Q: How does it feel to see these major gains while the industry as a whole is seeing declines in quality?

A: It feels very satisfying, the assurance that what we know the recipe is continuing to work. We’re a company that fosters a culture that’s intensely customer-focused. We have a motto here in customer experience that every customer counts; every journey matters. We have the best practices, the methods, the controls from the best of ex-PSA, ex-FCA. Things are flowing. We’re implementing them. We’re measuring them. It feels really good not only to have Dodge No. 1, Ram No. 2, Alfa No. 3, but if you look at the numbers, four is kind of far away. It’s an indication that we know what to do; we know how to do it. We need to continue to execute it across the company.

Looking at the brands that did really well, what were some of the factors that were behind those improvements?

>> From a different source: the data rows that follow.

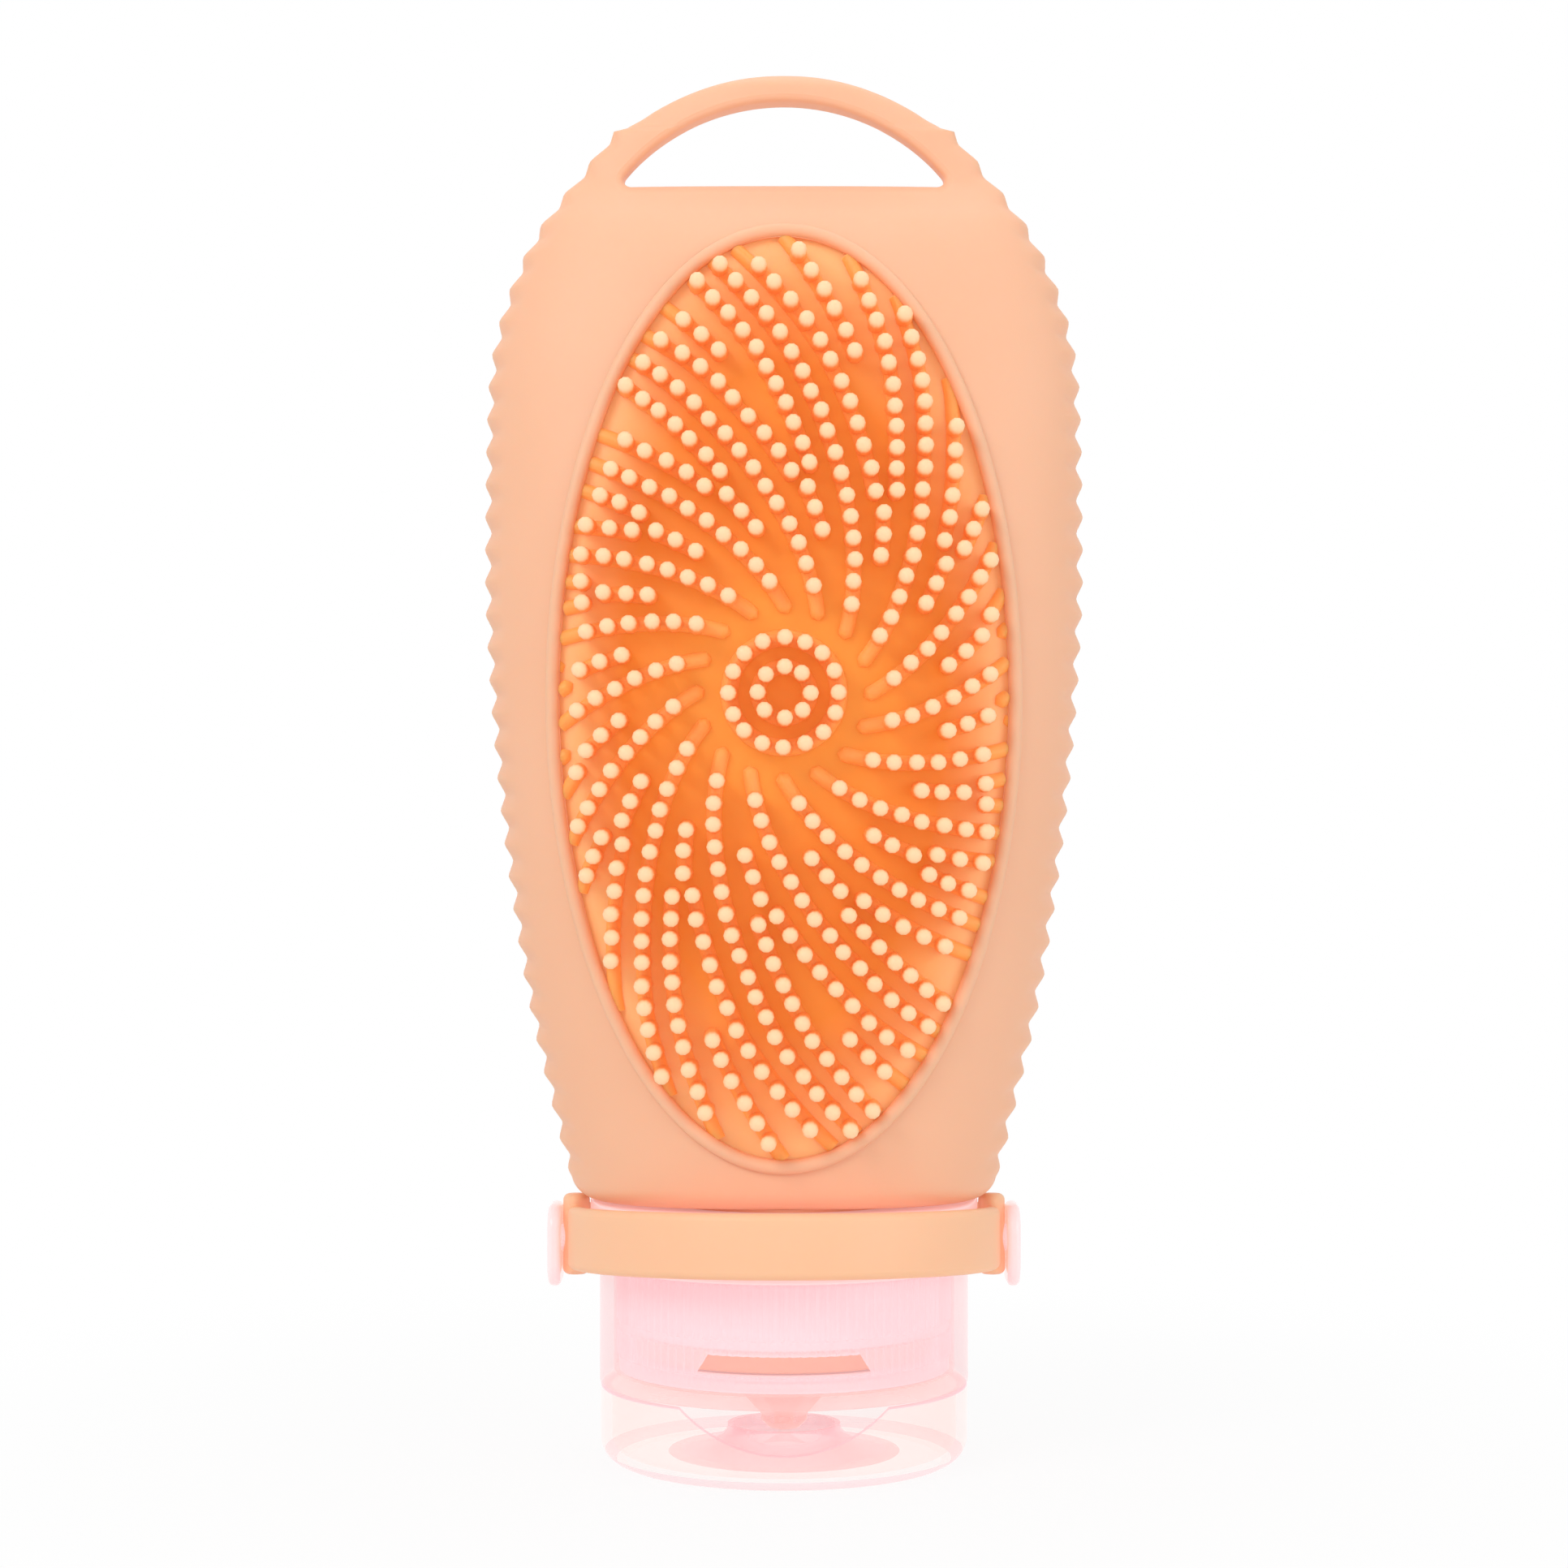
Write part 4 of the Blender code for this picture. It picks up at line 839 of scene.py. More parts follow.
def oval_net(name, wide, high, front, back, material=None):
    """A plate with an oval outline, whose front and back levels are functions of (x, level)."""
    ring_count, points = 24, 176

    def ring(share, surface):
        places = [(share * wide * across, OVAL_LEVEL + share * high * up) for across, up in circle(points)]
        return [(x, -surface(x, level), level) for x, level in places]

    shares = [step / ring_count for step in range(1, ring_count + 1)]
    rings = [[(0, -front(0, OVAL_LEVEL), OVAL_LEVEL)]] + [ring(share, front) for share in shares]
    rings += [ring(share, back) for share in reversed(shares)] + [[(0, -back(0, OVAL_LEVEL), OVAL_LEVEL)]]
    return piece_of_rings(name, rings, material)


def loop_outline(grow):
    """The outline of the loop's opening, with its edge moved outward: ledge, two corners and a wide arc."""
    arc_level = BODY_TOP - LOOP_BAR - LOOP_INNER_RADIUS
    corner_level = LEDGE_LEVEL + LOOP_CORNER_RADIUS
    reach = LOOP_INNER_RADIUS - LOOP_CORNER_RADIUS
    corner_x = math.sqrt(reach**2 - (corner_level - arc_level) ** 2)
    meeting = math.atan2(corner_level - arc_level, corner_x)
    corner_steps, arc_steps, ledge_steps = 10, 48, 20
    half = [(corner_x * step / ledge_steps, LEDGE_LEVEL - grow) for step in range(1, ledge_steps)]
    for step in range(corner_steps):
        angle = -math.pi / 2 + (meeting + math.pi / 2) * step / corner_steps
        radius = LOOP_CORNER_RADIUS + grow
        half.append((corner_x + radius * math.cos(angle), corner_level + radius * math.sin(angle)))
    for step in range(arc_steps):
        angle = meeting + (math.pi / 2 - meeting) * step / arc_steps
        radius = LOOP_INNER_RADIUS + grow
        half.append((radius * math.cos(angle), arc_level + radius * math.sin(angle)))
    top = [(0, arc_level + LOOP_INNER_RADIUS + grow)]
    return [(0, LEDGE_LEVEL - grow)] + half + top + [(-x, level) for x, level in reversed(half)]


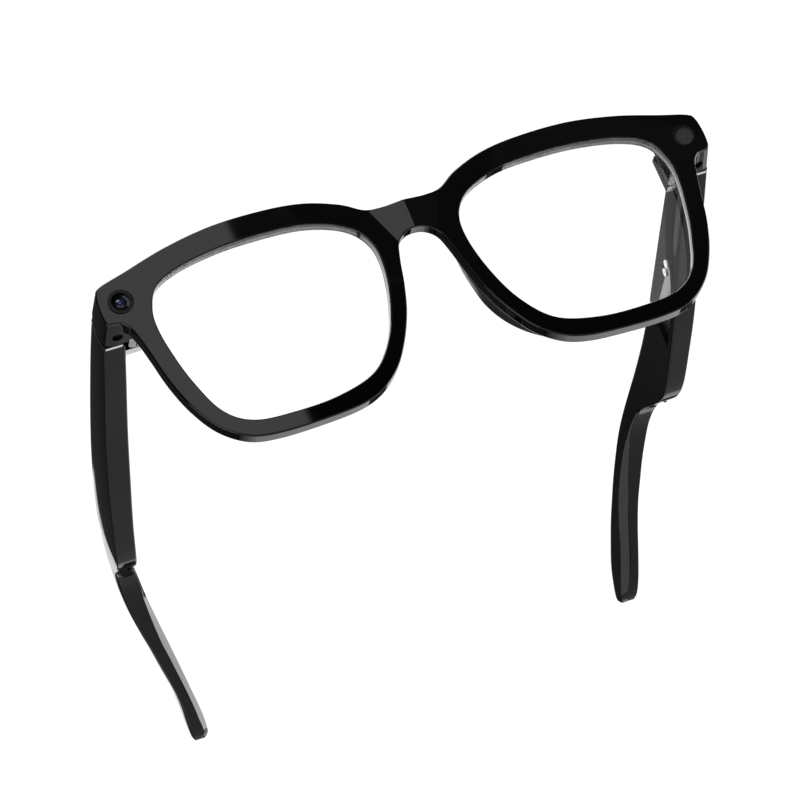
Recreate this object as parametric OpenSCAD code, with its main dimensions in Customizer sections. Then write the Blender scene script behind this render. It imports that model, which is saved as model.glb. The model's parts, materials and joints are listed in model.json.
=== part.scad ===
// Smart glasses. A full-rim front carries a camera in one endpiece and an
// indicator light in the other. Two folding temples hold the electronics.
// The wearer's right is at -X. The front faces -Y and the temples run to +Y.
// The glasses stand on the rims and the temple tips, with Z = 0 at the ground.

/* [Front] */
// Radius of the wrap of the front, seen from above
wrap_r = 730; // [600:10:1200]
// Thickness of the rims, front to back
rim_t = 4.2; // [4:0.1:4.6]
// Forward lean of the front on a flat surface, in degrees
front_tilt = 5.7; // [5.5:0.1:6.3]
// Depth of the endpieces, from the middle of the front to the temple joint
endpiece_depth = 11.2; // [11:0.1:11.6]

/* [Lenses] */
// Thickness of a lens
lens_t = 2; // [1.6:0.1:2.2]
// How far a lens lies behind the face of its rim
lens_inset = 1.5; // [1.3:0.1:1.6]
// Size of a lens compared with its opening
lens_overlap = 1.022; // [1.015:0.001:1.024]

/* [Camera and indicator] */
// Distance of the camera and the indicator from the middle
eye_x = 66; // [65.8:0.1:66.2]
// Height of the camera and the indicator above the middle of the lenses
eye_z = 17.8; // [17.6:0.1:18]
// Outer radius of the camera's trim ring
camera_r = 2.85; // [2.6:0.05:2.9]
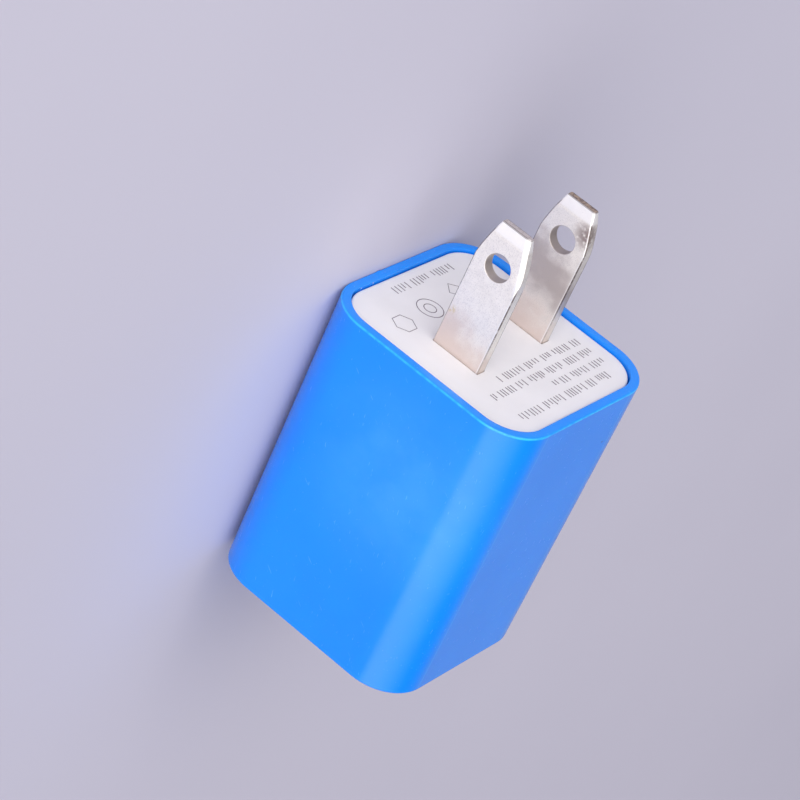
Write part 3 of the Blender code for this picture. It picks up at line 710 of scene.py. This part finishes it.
class Nodes:
    """A short way to write a material's node tree. Positions are in millimetres of the object."""

    def __init__(self, name):
        self.material = bpy.data.materials.new(name)
        self.material.use_nodes = True
        self.tree = self.material.node_tree
        self.shader = self.tree.nodes["Principled BSDF"]
        coordinates = self.tree.nodes.new("ShaderNodeTexCoord")
        scale = self.tree.nodes.new("ShaderNodeVectorMath")
        scale.operation = "SCALE"
        scale.inputs["Scale"].default_value = 1 / MM
        self.tree.links.new(coordinates.outputs["Object"], scale.inputs[0])
        self.place = scale.outputs[0]

    def put(self, socket, value):
        """Links a socket to a node's output, or sets it to a number or a colour."""
        if isinstance(value, bpy.types.NodeSocket):
            self.tree.links.new(value, socket)
        elif isinstance(value, tuple) and len(value) == 3 and socket.type == "RGBA":
            socket.default_value = (*value, 1.0)
        else:
            socket.default_value = value

    def set(self, **values):
        """Sets the shader's own sockets by name, with _ for a space."""
        for name, value in values.items():
            self.put(self.shader.inputs[name.replace("_", " ")], value)

    def maths(self, operation, first, second=0.0):
        node = self.tree.nodes.new("ShaderNodeMath")
        node.operation = operation
        self.put(node.inputs[0], first)
        self.put(node.inputs[1], second)
        return node.outputs[0]

    def times(self, first, *others):
        for other in others:
            first = self.maths("MULTIPLY", first, other)
        return first

    def vector(self, operation, first, second=(0.0, 0.0, 0.0)):
        node = self.tree.nodes.new("ShaderNodeVectorMath")
        node.operation = operation
        self.put(node.inputs[0], first)
        self.put(node.inputs[1], second)
        return node.outputs["Value"] if operation in ("DISTANCE", "LENGTH") else node.outputs[0]

    def stretched(self, x, y, z):
        """The place on the object, multiplied along each axis. 0 flattens an axis."""
        return self.vector("MULTIPLY", self.place, (x, y, z))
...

We have from the top of the house, the CEO all the way down to the team leaders, team members on the floor, an intense focus on quality. That’s one of the company’s key two or three key metrics. As we go, we’ve learned the best things from Europe, South America and North America, and we make sure this truly global company is using the best practices. If we do something in our plants, it’s immediately shared with others.

Every single plant has to have three or four local dealerships that they have a strong connection to. Engineers spend every Friday morning going there seeing what the customers are seeing, the dealerships they’re seeing [and then] feeding it right back to the plant.

The other thing is control tower; we just implemented that recently. It used to be the corporate engineering group was the hub of quality. Now, with Stellantis, it’s the assembly plants. Everything happens at the assembly plants. We have all our engineers come for [the] warranty blitz. We have suppliers come. We also now have a control tower person at every single assembly plant. What they’re responsible for is every single claim that comes in for every internal audit that we have from a quality perspective [and] that the plant immediately has a clean point established, at least a containment point. [For example], a bolt was found loose in one of the vehicles; [we] immediately got containment. It was only on one, but it was saved. So having that control tower person there in the plant, they’re living it, they’re reading it, they understand everything, and they get immediate containment on the line. It is one of the huge initiatives that we’ve done to get these really good gains.

How long has this control tower strategy been in place?

We’ve been very focused on the same type of thing, but feeding the information from corporate to the plants, it’s just not as efficient, obviously, as the person physically located in the plants. It’s assurance that you can walk down to the line and see it. It was anywhere from eight to 12 months ago.

You mentioned that the company likes the assembly plants to have close relationships to a few of the local dealers. How long has that been a thing the company has focused on?

That’s one of the best practices that we’ve had merging the best of the ex-PSA and ex-FCA, so about a year also. We have the script. We know what we have to do. We’re adding new elements. But the key is to make sure every plant, every person is executing them exactly the same way, and that takes a little bit of time.

Dodge was No. 1 this year. J.D. Power says that the brands with older models tend to do better than the brands that have lot of newer cars in them, so what does that say about Stellantis and its ability to make sure those older platforms are still up to standard?

There is a merit to that. In the automotive industry, nothing is really carryover. But making sure [we’re disciplined] when we put something new in is vetted from a quality perspective.

If you take a look at the average age of our portfolio, it’s at the industry average — we’re not any older, any newer. So you take our overall achievements, and we’re pretty much right on par with everybody else. There’s some merit to having a more established product than brand-new ones, but I could talk all day about what we’re doing on brand-new ones to make sure that our quality is flawless when we launch.

How do you keep this momentum going?

The momentum has been going from 2020, and we know the formula how to get there. We have our rhythm. It’s just executing that rhythm everywhere. This isn’t radical change. We have the support from the CEO down to every team member to do the right thing for quality. Everybody is playing their parts and their swim lane, doing the right thing, raising issues, whether it’s manufacturing, engineers, suppliers, customer experience.

It’s not anything new. I mentioned we implement best practices. Those are tweaks to the big formula to go even faster because we have to go faster. We have internal metrics. We know we’re improving. This is vindication that we’re continuing to improve; just execute the script. We have the support of every leader, every team member to do that.